Very gradually, the expression of forgiveness
undergoes a process of deepening and of internalizing within the
personality of both sides. The forgiveness of the adult has a social
function, which deals with the area of person-to-person relations more
than of person-to-self. This forgiveness deals with the connection
rather than with the substance. One who requests forgiveness is not
expressing a wish to repair the injustice, but rather to repair the
connection with the victim
who has been harmed.
This is the Protestant forgiveness.
Christianity does not believe in repair at all. Catholics do not
believe in the human ability to repair ever since the Original Sin.
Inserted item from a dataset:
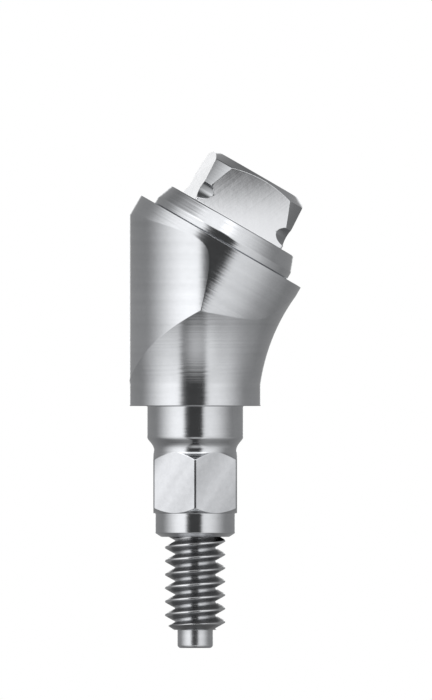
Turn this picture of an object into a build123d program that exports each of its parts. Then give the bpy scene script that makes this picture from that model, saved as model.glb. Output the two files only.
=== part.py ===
from build123d import *
from math import cos, radians, sin, tan
import os

os.makedirs("parts", exist_ok=True)

# Frame: origin at the centre of the implant platform plane, on the implant axis.
# +Z leaves the implant, +X is the side the angled head leans to. All sizes in mm.

# Small edge breaks and the overlap that lets neighbouring turned lengths fuse
EDGE_BREAK = 0.03
FUSE = 0.05

# Implant interface, depths below the platform plane
PLATFORM_D = 3.40
BAND_TOP = 0.58
CONNECTION_D = 2.50
CONNECTION_DEPTH = 0.815
RELIEF_DEPTH = 1.02
HEX_AF = 2.17
HEX_CORNER_D = 2.47
HEX_TOP_DEPTH = 1.216
HEX_END_DEPTH = 2.776
HEX_LEAD_RATIO = 0.80
PILOT_D = 2.07
PILOT_DEPTH = 3.39
PILOT_CHAMFER = (0.155, 0.10)

# Angled top: trunk turned about the vertical, collar turned about the tilted axis
TILT = 30.0
TOP_CENTRE = (0.660, 4.274)
TOP_D = 4.80
TRUNK_D = 4.85
TRUNK_PROUD = 0.01

# Flared shoulder: an arc from the band's top edge to just outside the collar's lowest rim.
# The arc's middle point is given as shares of its width and of its height.
FLARE_MID_SHARES = (0.308, 0.497)
FLARE_OVER_RIM = 0.013
FLARE_LAND = 0.04
COLLAR_BELOW_RIM = 1.02

# Connecting screw
THREAD_D = 1.57
THREAD_ROOT_D = 1.06
THREAD_PITCH = 0.35
THREAD_ANGLE = 60.0
THREAD_START_DEPTH = 3.20
THREAD_END_DEPTH = 5.80
THREAD_TOP_CHAMFER = (0.06, 0.06)
THREAD_LEAD = (0.24, 0.16)
CREST_DEPTH_AT_X = 3.4875
DOG_D = 0.92
DOG_DEPTH = 6.27
DOG_EDGE = ((0.0, 0.10), (0.02, 0.04), (0.07, 0.0))
SHANK_UNDER_ROOT = 0.01
SHANK_D = THREAD_ROOT_D - 2 * SHANK_UNDER_ROOT
SCREW_HEAD_D = 2.00
SCREW_HEAD_TOP = 2.30
SCREW_HEAD_CHAMFER = 0.10
SOCKET_AF = 1.25
SOCKET_DEPTH = 1.10

# Screw channel
SEAT_Z = 0.60
SEAT_GAP = 0.01
THREAD_CLEARANCE = 0.055
HEAD_CLEARANCE = 0.05
SCREW_HOLE_D = THREAD_D + 2 * THREAD_CLEARANCE
CHANNEL_D = SCREW_HEAD_D + 2 * HEAD_CLEARANCE

# Prosthetic head, heights above the tilted plane
FLANGE_D = 3.97
FLANGE_H = 0.20
FLANGE_TOP_D = 3.66
FLANGE_SINK = 0.04
FLANGE_GAP = 0.02
DRIVE_BASE = 0.606
DRIVE_TOP = 1.98
DRIVE_AF = 2.60
DRIVE_TURN = 8.0
DRIVE_CORNER_R = 1.823
DRIVE_CORNERS = ((DRIVE_CORNER_R, 0.70), (1.700, 1.223), (1.562, 1.793), (1.300, 1.920), (1.180, DRIVE_TOP))
UNDERCUT_R = 0.235
UNDERCUT_RING_R = 1.85
UNDERCUT_H = 0.94
STEM_D = 3.16
STEM_DEPTH = 0.95
STEM_LEAD = 0.08
STEM_GAP = 0.02
STEM_END_GAP = 0.05
TOP_HOLE_D = 1.10
TOP_HOLE_DEPTH = 2.30
TOP_HOLE_SINK = 0.10

ROOF = TOP_CENTRE[1] + TOP_D
LOW_RIM_R = TOP_CENTRE[0] + TOP_D / 2 * cos(radians(TILT))
LOW_RIM_Z = TOP_CENTRE[1] - TOP_D / 2 * sin(radians(TILT))


def turned(points):
    """Solid of revolution about Z from (radius, height) points that start and end on the axis."""
    outline = Polyline(*[(r, 0, z) for r, z in points], close=True)
    return revolve(make_face(outline), Axis.Z)


def rod(diameter, z_low, z_high):
    """Plain cylinder on the Z axis between two heights."""
    on_its_foot = (Align.CENTER, Align.CENTER, Align.MIN)
    return Pos(0, 0, z_low) * Cylinder(diameter / 2, z_high - z_low, align=on_its_foot)


def prism(across_flats, sides, z_low, z_high, turn=0.0):
    """Regular prism on the Z axis, sized across its flats, a corner on +X before the turn."""
    outline = RegularPolygon(across_flats / 2, sides, major_radius=False)
    return Pos(0, 0, z_low) * Rot(0, 0, turn) * extrude(outline, z_high - z_low)


def on_tilted_plane(shape):
    """Move a shape from the Z axis to the centre of the tilted plane and its axis."""
    return Location((TOP_CENTRE[0], 0, TOP_CENTRE[1]), (0, TILT, 0)) * shape


def flare():
    """Implant band and concave shoulder as one turned solid that runs on past the trunk."""
    r_band = PLATFORM_D / 2
    r_top = LOW_RIM_R + FLARE_OVER_RIM
    z_top = LOW_RIM_Z - FLARE_LAND
    r_mid = r_band + FLARE_MID_SHARES[0] * (r_top - r_band)
    z_mid = BAND_TOP + FLARE_MID_SHARES[1] * (z_top - BAND_TOP)
    band = Polyline(
        (0, 0, 0), (r_band - EDGE_BREAK, 0, 0), (r_band, 0, EDGE_BREAK), (r_band, 0, BAND_TOP)
    )
    bell = ThreePointArc((r_band, 0, BAND_TOP), (r_mid, 0, z_mid), (r_top, 0, z_top))
    way = bell % 1
    run = (TRUNK_D - r_top) / way.X
    rest = Polyline(
        (r_top, 0, z_top), (TRUNK_D, 0, z_top + run * way.Z), (TRUNK_D, 0, ROOF), (0, 0, ROOF), (0, 0, 0)
    )
    return revolve(make_face(Wire([*band.edges(), bell, *rest.edges()])), Axis.Z)


def mitred_top():
    """Flared trunk, straight above the band on its left, its top re-turned about the tilted axis."""
    trunk = Pos(TRUNK_D / 2 - PLATFORM_D / 2 - TRUNK_PROUD, 0, 0) * rod(TRUNK_D, -FUSE, ROOF)
    turning_room = rod(3 * TOP_D, LOW_RIM_Z - COLLAR_BELOW_RIM, ROOF)
    collar = on_tilted_plane(rod(TOP_D, -3 * TOP_D, 0))
    return (flare() & trunk) - (turning_room - collar)


def connection():
    """Implant plug: guide cylinder, relief, hex with turned corners and pilot."""
    r_plug = CONNECTION_D / 2
    r_flat = HEX_AF / 2
    r_corner = HEX_CORNER_D / 2
    r_pilot = PILOT_D / 2
    corner_cut = r_corner - r_flat
    plug = turned([
        (0, FUSE), (r_plug, FUSE), (r_plug, -CONNECTION_DEPTH), (r_flat, -RELIEF_DEPTH),
        (r_flat, -HEX_TOP_DEPTH), (0, -HEX_TOP_DEPTH),
    ])
    hex_bar = prism(HEX_AF, 6, -HEX_END_DEPTH, -HEX_TOP_DEPTH, turn=30)
    hex_limits = turned([
        (0, -HEX_TOP_DEPTH), (r_flat, -HEX_TOP_DEPTH), (r_corner, -HEX_TOP_DEPTH - corner_cut),
        (r_corner, -HEX_END_DEPTH + corner_cut * HEX_LEAD_RATIO), (r_flat, -HEX_END_DEPTH),
        (0, -HEX_END_DEPTH),
    ])
    pilot = turned([
        (0, -HEX_END_DEPTH), (r_pilot, -HEX_END_DEPTH), (r_pilot, -PILOT_DEPTH + PILOT_CHAMFER[1]),
        (r_pilot - PILOT_CHAMFER[0], -PILOT_DEPTH), (0, -PILOT_DEPTH),
    ])
    return plug + (hex_bar & hex_limits) + pilot


def screw_channel():
    """Stepped hole for the screw, open at the pilot and at the tilted plane, with the head's seats."""
    through = rod(SCREW_HOLE_D, -PILOT_DEPTH - FUSE, SEAT_Z + FUSE)
    room = rod(CHANNEL_D, SEAT_Z, ROOF)
    stem_seat = on_tilted_plane(rod(STEM_D + 2 * STEM_GAP, -STEM_DEPTH - STEM_END_GAP, FUSE))
    flange_seat = on_tilted_plane(rod(FLANGE_D + 2 * FLANGE_GAP, -FLANGE_SINK, FUSE))
    return through + room + stem_seat + flange_seat


def abutment_body():
    """One-piece body from the implant plug to the tilted plane."""
    return mitred_top() + connection() - screw_channel()


def thread_groove():
    """Right-hand helical V groove, placed so that a crest passes the +X side at its set height."""
    root = THREAD_ROOT_D / 2
    rim = THREAD_D / 2 + THREAD_CLEARANCE / 4
    half_width = (rim - root) * tan(radians(THREAD_ANGLE / 2))
    z_start = -CREST_DEPTH_AT_X - 7.5 * THREAD_PITCH
    path = Helix(THREAD_PITCH, THREAD_PITCH - THREAD_START_DEPTH - z_start, root, center=(0, 0, z_start))
    vee = Polyline(
        (root, 0, z_start), (rim, 0, z_start + half_width), (rim, 0, z_start - half_width), close=True
    )
    return sweep(make_face(vee), path=path, is_frenet=True)


def threaded_end():
    """Threaded length with its lead chamfer, and the dog point below it."""
    r_crest = THREAD_D / 2
    r_dog = DOG_D / 2
    blank = turned([
        (0, -THREAD_START_DEPTH), (r_crest - THREAD_TOP_CHAMFER[0], -THREAD_START_DEPTH),
        (r_crest, -THREAD_START_DEPTH - THREAD_TOP_CHAMFER[1]),
        (r_crest, -THREAD_END_DEPTH + THREAD_LEAD[1]),
        (r_crest - THREAD_LEAD[0], -THREAD_END_DEPTH), (0, -THREAD_END_DEPTH),
    ])
    edge = [(r_dog - inwards, -DOG_DEPTH + up) for inwards, up in DOG_EDGE]
    dog = turned([
        (0, -THREAD_END_DEPTH + FUSE), (r_dog, -THREAD_END_DEPTH + FUSE), *edge, (0, -DOG_DEPTH)
    ])
    return (blank - thread_groove()) + dog


def abutment_screw():
    """Captive screw: socket head on the seat, reduced shank, threaded end."""
    r_head = SCREW_HEAD_D / 2
    low = SEAT_Z + SEAT_GAP
    head = turned([
        (0, low), (r_head - EDGE_BREAK, low), (r_head, low + EDGE_BREAK),
        (r_head, SCREW_HEAD_TOP - SCREW_HEAD_CHAMFER), (r_head - SCREW_HEAD_CHAMFER, SCREW_HEAD_TOP),
        (0, SCREW_HEAD_TOP),
    ])
    socket = prism(SOCKET_AF, 6, SCREW_HEAD_TOP - SOCKET_DEPTH, SCREW_HEAD_TOP + FUSE)
    shank = rod(SHANK_D, -THREAD_START_DEPTH - FUSE, low + FUSE)
    return head - socket + shank + threaded_end()


def square_drive():
    """Square drive, a little turned, its corners coned and undercut, its top edge chamfered."""
    square = prism(DRIVE_AF, 4, DRIVE_BASE - FUSE, DRIVE_TOP, turn=45 + DRIVE_TURN)
    limits = turned([
        (0, DRIVE_BASE - FUSE), (DRIVE_CORNER_R, DRIVE_BASE - FUSE), *DRIVE_CORNERS, (0, DRIVE_TOP)
    ])
    undercut = Pos(0, 0, UNDERCUT_H) * Torus(UNDERCUT_RING_R, UNDERCUT_R)
    return (square & limits) - undercut


def prosthetic_head():
    """Flange cone, square drive and stem in one piece, with the threaded top hole."""
    r_flange = FLANGE_D / 2
    r_stem = STEM_D / 2
    r_hole = TOP_HOLE_D / 2
    flange = turned([
        (0, -FLANGE_SINK), (r_flange - EDGE_BREAK, -FLANGE_SINK), (r_flange, EDGE_BREAK - FLANGE_SINK),
        (r_flange, FLANGE_H),
        (FLANGE_TOP_D / 2, DRIVE_BASE), (0, DRIVE_BASE),
    ])
    stem = turned([
        (0, -STEM_DEPTH), (r_stem - STEM_LEAD, -STEM_DEPTH), (r_stem, -STEM_DEPTH + STEM_LEAD),
        (r_stem, FUSE), (0, FUSE),
    ])
    hole_end = DRIVE_TOP - TOP_HOLE_DEPTH
    hole = turned([
        (0, hole_end), (r_hole, hole_end), (r_hole, DRIVE_TOP - TOP_HOLE_SINK),
        (r_hole + 2 * TOP_HOLE_SINK, DRIVE_TOP + TOP_HOLE_SINK), (0, DRIVE_TOP + TOP_HOLE_SINK),
    ])
    return on_tilted_plane(flange + stem + square_drive() - hole)


NODES = {
    "abutment_body": abutment_body,
    "abutment_screw": abutment_screw,
    "prosthetic_head": prosthetic_head,
}

for name, build in NODES.items():
    export_step(build().solids()[0], f"parts/{name}.step")
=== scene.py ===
import logging
from collections.abc import Callable
from dataclasses import dataclass
from enum import Enum
from math import cos, pi, radians, sin, tan

import bpy
import numpy as np
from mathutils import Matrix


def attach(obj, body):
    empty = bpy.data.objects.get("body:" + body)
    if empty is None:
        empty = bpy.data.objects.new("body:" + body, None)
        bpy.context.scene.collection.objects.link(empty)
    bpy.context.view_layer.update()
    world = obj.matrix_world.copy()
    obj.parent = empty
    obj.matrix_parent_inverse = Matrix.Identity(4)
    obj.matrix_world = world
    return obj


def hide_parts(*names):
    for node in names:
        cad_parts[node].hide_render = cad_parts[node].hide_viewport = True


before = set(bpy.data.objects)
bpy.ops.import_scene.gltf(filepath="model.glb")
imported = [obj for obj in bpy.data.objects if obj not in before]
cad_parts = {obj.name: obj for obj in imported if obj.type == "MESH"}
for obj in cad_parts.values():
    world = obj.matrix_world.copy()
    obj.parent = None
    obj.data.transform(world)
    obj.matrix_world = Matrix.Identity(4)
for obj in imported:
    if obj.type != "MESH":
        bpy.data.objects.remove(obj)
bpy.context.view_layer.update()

log = logging.getLogger("abutment")

MM = 0.001
FULL_TURN = 2 * pi
AXIS_TILT = radians(30.0)
X_AXIS = (1.0, 0.0, 0.0)
Z_AXIS = (0.0, 0.0, 1.0)

Grid = np.ndarray
Size = Grid | float
Surface = Callable[[Grid], Grid]
Span = tuple[float, float]
Vector = tuple[float, float, float]
Object = bpy.types.Object
Material = bpy.types.Material


class Cut(Enum):
    """How a face was cut, which decides the marks that the tool left on it, and on some faces
    painted light or shade.

    TURNED and TILT_TURNED run round the implant axis and round the tilted axis, and
    TRUNK_TURNED is the trunk, with painted light that grows towards its foot. THREADED is the
    screw's thread, its flanks painted darker as shade, and DULLED its matt dog point. MILLED is
    for hexagons, with a painted sheen across their flats, SQUARED and CORNERED for the square
    head's sides, painted lighter as a highlight, and its corner cuts, painted darker as shade,
    and BORED for the channel.
    """

    TURNED = "turned"
    TRUNK_TURNED = "trunk_turned"
    TILT_TURNED = "tilt_turned"
    THREADED = "threaded"
    MILLED = "milled"
    SQUARED = "squared"
    CORNERED = "cornered"
    BORED = "bored"
    DULLED = "dulled"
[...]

At best, man is able to recognize his wretched and shameful situation, and
to deepen his dependency upon his lord, and this is all his lord expects
from a creature as miserable as he.
Protestants do not speak, as Catholics do, of
confession, of making one’s guilt known and recognizing man’s wretched
situation. Rather they speak of man as an egocentric, egoistic
center, who recognizes his dependency upon the Creator of the universe,
and who therefore sees himself as important and as the principal factor,
and also the Creator agrees with him, and blesses him with success,
meaning as follows: If I am successful, my success is the sign of
God’s loving me. Therefore I deserve it, and the fruits of my
success are mine alone, and I am not required to bestow of my success
upon, or share of my success with – anyone.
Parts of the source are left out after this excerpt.